I believe that illusion is based on our visual processor's reliance on local contrast in order to adjust the perceived true color to the inferred lighting conditions. So local adjacency information here is what is being used, rather than just temporal recently.
Picking a color from a pallet of similar colors is explicitly rejecting the nearby colors on the swatch.

It is exactly the opposite of a weak vote for nearby colors.

Of course, "nearby colors" depends on which axis (or axes) of the color space is/are changing, the rates of change, and what is the criterion for ordering the aspects of color.

Historically, voting on colors is a strong tradition in color science.

Because color is a property of human perception not a property of the external world...turn out the lights and the apple isn't red any more.

> Picking a color from a pallet of similar colors is explicitly rejecting the nearby colors on the swatch.

> It is exactly the opposite of a weak vote for nearby colors.

Surely that is demonstrably false in cases where you could experimentally prove that two adjacent colors are below the voter's threshold of color discrimination.

To riff on Hume, all colors are indistinguishable in total darkness.

Or to be Wittgensteinian, that’s not how “of different colors” is used in ordinary language.

In terms of additive color science, different combinations of RGB (or XYZ) light can produce the same color perception.

In part because the human visual system (green cones) has a negative response to a particular frequency band and additive light can’t have negative green values.

At the edge of current color science is accounting for tetra-chromatic perception…not to be confused with tetra-chromatic response which occurs in about 1% of humans.

Which is all to say that there’s a lot of baggage to a logical argument based on voting.

I'm not sure how any of that contradicts what I said, which is simply that when someone selects one option from among multiple options that they themselves cannot distinguish from one another, that does not constitute explicit rejection of the options which were not selected.
The premises of your position contradict themselves.

The premises that several colors can be different despite humans believing the colors are the same color requires that color is an independent property of external objects.

The premise that voting is a way of studying color requires that color is a property of human perception.

The discipline of color science operates on the second premise because the discipline of color science is scientific.
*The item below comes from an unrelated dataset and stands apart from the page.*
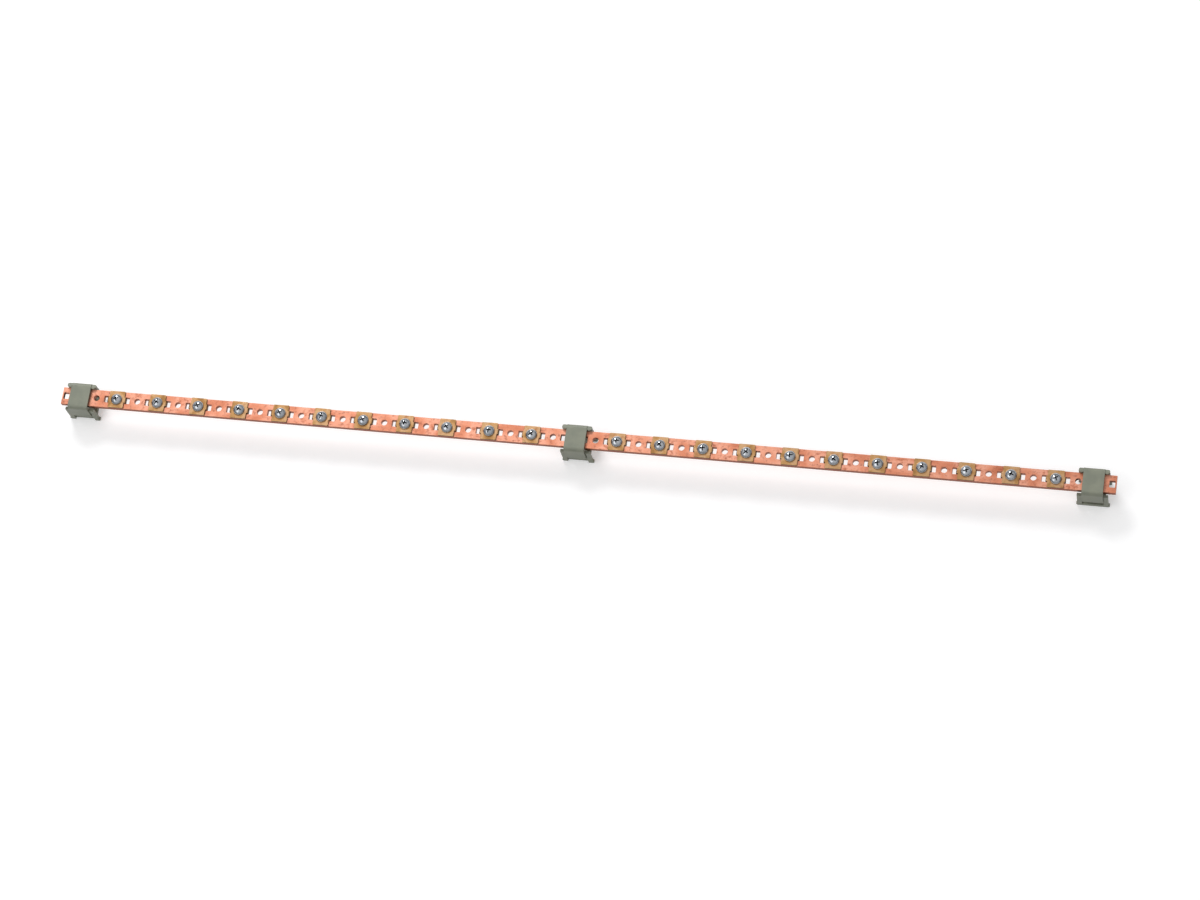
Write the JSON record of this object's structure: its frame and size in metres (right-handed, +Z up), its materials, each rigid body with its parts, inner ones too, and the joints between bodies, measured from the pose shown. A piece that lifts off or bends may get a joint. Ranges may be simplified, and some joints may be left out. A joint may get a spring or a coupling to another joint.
{
  "type": "rack grounding busbar",
  "caption": "Long drilled copper grounding bar with screw clamp terminals, held by snap-over plastic holders, for earthing equipment in a rack.",
  "frame": {"origin": "on the mounting surface, under the middle of the bar's length and width", "axes": "+X along the bar to its right end, +Y from the low side of the holders towards the back plate of the caps, +Z up, out of the terminals"},
  "size_m": [0.889, 0.024, 0.029],
  "materials": {
    "copper": "bare rolled copper, lightly oxidised",
    "clamp_brass": "yellow passivated sheet, lightly brushed",
    "screw_zinc": "bright zinc plated steel",
    "holder_plastic": "moulded grey-green polyamide, satin"
  },
  "bodies": {
    "root": {"busbar": "copper", "clamp_plate_01": "clamp_brass", "clamp_plate_02": "clamp_brass", "clamp_plate_03": "clamp_brass", "clamp_plate_04": "clamp_brass", "clamp_plate_05": "clamp_brass", "clamp_plate_06": "clamp_brass", "clamp_plate_07": "clamp_brass", "clamp_plate_08": "clamp_brass", "clamp_plate_09": "clamp_brass", "clamp_plate_10": "clamp_brass", "clamp_plate_11": "clamp_brass", "clamp_plate_12": "clamp_brass", "clamp_plate_13": "clamp_brass", "clamp_plate_14": "clamp_brass", "clamp_plate_15": "clamp_brass", "clamp_plate_16": "clamp_brass", "clamp_plate_17": "clamp_brass", "clamp_plate_18": "clamp_brass", "clamp_plate_19": "clamp_brass", "clamp_plate_20": "clamp_brass", "clamp_plate_21": "clamp_brass", "clamp_plate_22": "clamp_brass", "terminal_screws": "screw_zinc", "holder_base_left": "holder_plastic", "holder_base_middle": "holder_plastic", "holder_base_right": "holder_plastic", "holder_cap_left": "holder_plastic", "holder_cap_middle": "holder_plastic", "holder_cap_right": "holder_plastic"}
  },
  "joints": []
}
The first premise has been the road to philosophical skepticism in Western philosophy for more than two millennia.

Although it appears in physics courses everywhere, there is nothing special about the visible spectrum except that it happens to be what we see...which is to say that partitioning the universe into infrared, visible, and ultraviolet is not based on properties independent of humans in the way that mass, force, and frequency are.

Because color only exists in the context of the human visual system from a scientific perspective. Or to put it another way, color is derived from human physiology. And that's why it is scientific to vote on it.

Of course for the same reasons we talk about the sun rising and setting, the tides flowing in and out, and the ancients distinguished between Hesperus and Phospherus, ordinary non-scientific language treats color as a property of things similar to mass because tedious pedants aren't much fun at parties.

In ordinary language it is also the case that choosing a color involves explicit rejection of closely related colors that are a little too warm, I-think-it-will-be-too-dark, or something-a-bit-more-red.

Choosing a color involves high discernment. When you find the right shade of blue, you have condemned all other shades as wrong.

Fortunately, nobody cares.

> Also this color space (R x B x G box color space) spends too many bits on low intensity and high intensity colors.

Isn’t that what the gamma is for?

Yes! sRGB includes a gamma transform already. You can go much further though.
They’re already about 1/500th of the way through the color space.